Keywords: Sylvia Plath | authorial commodification | authorial self-representation | editorial intervention

ABSTRACT
Mostly ignored during her lifetime, Sylvia Plath as an author came to life when she committed suicide. It is no wonder she should immediately come to mind when dealing with the question of authorship and its commodification: labeled as a feminist, a post-modern, a victim, a poet, a second-rate author, she has been alienated by all the images that have flourished since her death. In comparison with the relatively limited number of texts she actually wrote in such a short life, the images and pictures of Plath have proliferated indeed. These images filled in a void left by the enigma of her suicide. It is true that Sylvia Plath is “the Marilyn Monroe of the literati”: a beautiful, blonde American girl of the ‘50s who sits in all kinds of dress and who coyly, joyfully or flirtingly looks at the camera like a supermodel.

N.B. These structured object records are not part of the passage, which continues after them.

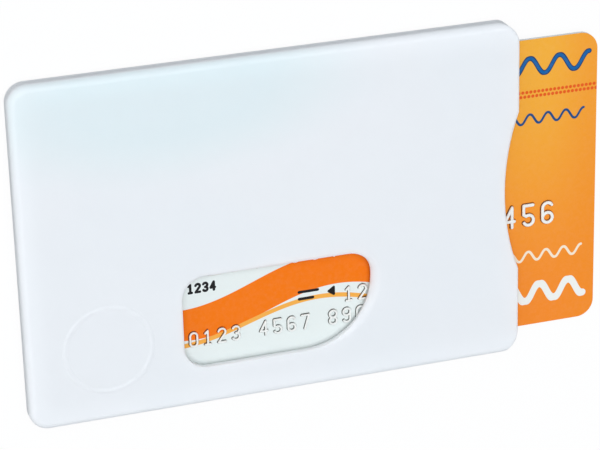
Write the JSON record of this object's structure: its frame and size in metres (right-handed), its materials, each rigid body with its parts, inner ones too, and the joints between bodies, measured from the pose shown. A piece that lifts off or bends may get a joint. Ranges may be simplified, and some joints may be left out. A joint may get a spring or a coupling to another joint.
{
  "type": "rfid card sleeve",
  "caption": "Flat hard plastic sleeve for one payment card, with a thumb window, a notched mouth and foil shields; the card slides out of the open end.",
  "frame": {"origin": "centre of the sleeve's back face, on which it lies", "axes": "+X along the sleeve towards its open mouth, +Y across it, away from the thumb window, +Z through the front face"},
  "size_m": [0.105, 0.062, 0.0041],
  "materials": {
    "white_plastic": "satin",
    "shield_foil": "satin",
    "adhesive_film": "clear tacky film",
    "card_print": "printed, smooth gloss",
    "card_sheet": "smooth",
    "card_back_film": "smooth gloss",
    "antenna_wire": "drawn",
    "contact_gold": "satin",
    "carrier_tape": "woven glass and resin",
    "silicon": "polished",
    "chip_resin": "smooth",
    "silver_joint": "matte",
    "stripe_black": "satin",
    "panel_white": "matte",
    "tipping_white": "satin foil"
  },
  "bodies": {
    "sleeve": {"front_shell": "white_plastic", "back_shell": "white_plastic", "front_adhesive": "adhesive_film", "front_shield": "shield_foil", "back_adhesive": "adhesive_film", "back_shield": "shield_foil"},
    "card": {"front_overlay": "card_print", "front_core_sheet": "card_sheet", "antenna_inlay": "card_sheet", "antenna_coil": "antenna_wire", "back_core_sheet": "card_sheet", "back_overlay": "card_back_film", "chip_contacts": "contact_gold", "chip_carrier": "carrier_tape", "chip_die": "silicon", "chip_resin": "chip_resin", "chip_joints": "silver_joint", "magnetic_stripe": "stripe_black", "signature_panel": "panel_white", "account_tipping": "tipping_white", "date_tipping": "tipping_white", "line_tipping": "tipping_white"}
  },
  "joints": [
    {"name": "card_slide", "type": "slide", "parent": "sleeve", "child": "card", "axis": [1, 0, 0], "range_m": [-0.01605, 0.074]}
  ]
}
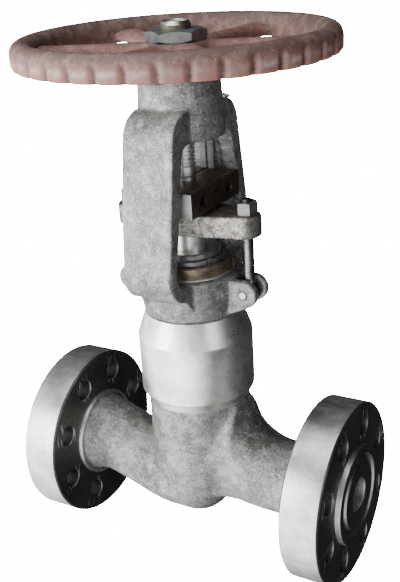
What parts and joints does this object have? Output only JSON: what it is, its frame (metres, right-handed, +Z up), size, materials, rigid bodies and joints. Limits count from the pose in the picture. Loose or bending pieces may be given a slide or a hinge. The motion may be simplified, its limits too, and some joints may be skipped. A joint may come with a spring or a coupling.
{
  "type": "globe valve",
  "caption": "Flanged pressure seal globe valve with an outside screw and yoke: a handwheel turns the yoke nut and lifts the stem and disc off the seat.",
  "frame": {"origin": "centre of the inlet flange's bolting face", "axes": "+X along the flow to the outlet flange, +Z up along the stem"},
  "size_m": [0.5842, 0.496, 0.9017],
  "materials": {
    "cast_steel": "sand-cast, matt grey",
    "machined_steel": "machined, scratched",
    "oiled_steel": "brown, oiled",
    "dark_steel": "blackened",
    "scaled_steel": "forged, scaled, rust specks",
    "nut_steel": "grey-blue, worn",
    "bronze": "machined bronze, dulled",
    "primed_iron": "dusty red-brown primer, chipped",
    "graphite": "braided graphite"
  },
  "bodies": {
    "body_and_yoke": {"body_under_seat": "cast_steel", "body_chamber": "cast_steel", "body_neck": "cast_steel", "body_spigot": "cast_steel", "body_inlet": "cast_steel", "body_outlet": "cast_steel", "inlet_flange": "cast_steel", "outlet_flange": "cast_steel", "seat_ring": "machined_steel", "bonnet": "machined_steel", "backseat_bushing": "machined_steel", "pressure_seal_gasket": "machined_steel", "gasket_spacer_ring": "machined_steel", "segmental_thrust_ring": "machined_steel", "bonnet_retainer_plate": "oiled_steel", "bonnet_take_up_nut": "dark_steel", "packing_washer": "machined_steel", "packing_rings": "graphite", "eye_bolt_inlet": "dark_steel", "eye_bolt_outlet": "dark_steel", "clevis_pin_inlet": "dark_steel", "clevis_pin_outlet": "dark_steel", "yoke": "cast_steel", "grease_nipple": "machined_steel", "lower_thrust_bearing": "machined_steel", "upper_thrust_bearing": "machined_steel", "bearing_retainer_ring": "machined_steel"},
    "handwheel": {"handwheel": "primed_iron", "yoke_nut": "bronze", "handwheel_key": "dark_steel", "handwheel_nut": "nut_steel"},
    "stem": {"stem": "machined_steel", "stem_clamp_outlet_half": "dark_steel", "stem_clamp_inlet_half": "dark_steel", "stem_clamp_screws": "dark_steel"},
    "disc": {"disc": "machined_steel", "disc_nut": "machined_steel"},
    "gland": {"gland_flange": "scaled_steel", "gland_follower": "machined_steel"},
    "gland_nut_inlet": {"gland_nut_inlet": "nut_steel"},
    "gland_nut_outlet": {"gland_nut_outlet": "nut_steel"}
  },
  "joints": [
    {"name": "handwheel_turn", "type": "hinge", "parent": "body_and_yoke", "child": "handwheel", "pos_m": [0.28257, 0, 0.7], "axis": [0, 0, 1], "range_deg": [0, 2340]},
    {"name": "stem_lift", "type": "slide", "parent": "body_and_yoke", "child": "stem", "axis": [0, 0, 1], "range_m": [0, 0.039]},
    {"name": "disc_swivel", "type": "hinge", "parent": "stem", "child": "disc", "pos_m": [0.28257, 0, 0.05], "axis": [0, 0, 1], "continuous": true},
    {"name": "gland_take_up", "type": "slide", "parent": "body_and_yoke", "child": "gland", "axis": [0, 0, -1], "range_m": [0, 0.006], "deforming": ["packing_rings"]},
    {"name": "gland_nut_outlet_turn", "type": "hinge", "parent": "gland", "child": "gland_nut_outlet", "pos_m": [0.38857, 0, 0.471], "axis": [0, 0, -1], "range_deg": [0, 851]},
    {"name": "gland_nut_inlet_turn", "type": "hinge", "parent": "gland", "child": "gland_nut_inlet", "pos_m": [0.17657, 0, 0.471], "axis": [0, 0, -1], "range_deg": [0, 851]}
  ],
  "couplings": [
    {"joint": "stem_lift", "follows": "handwheel_turn", "m_per_rad": 0.00095492},
    {"joint": "gland_nut_outlet_turn", "follows": "gland_take_up", "rad_per_m": 2473.7},
    {"joint": "gland_nut_inlet_turn", "follows": "gland_take_up", "rad_per_m": 2473.7}
  ]
}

Whether it be on the covers of her books, in the biopic, or elsewhere, Sylvia Plath is associated with an ideal image. All this has undeniably helped glamorize the American author and has contributed to reinforce the myth surrounding her. This paper will focus on how the editorial practice influences our reading to such an extent that it makes us forget that Sylvia Plath’s own relationship with images calls for caution. Most pictures have emphasized some aspects of Plath’s writing (gender roles and femininity), but they have covered up other important issues related with self-representation.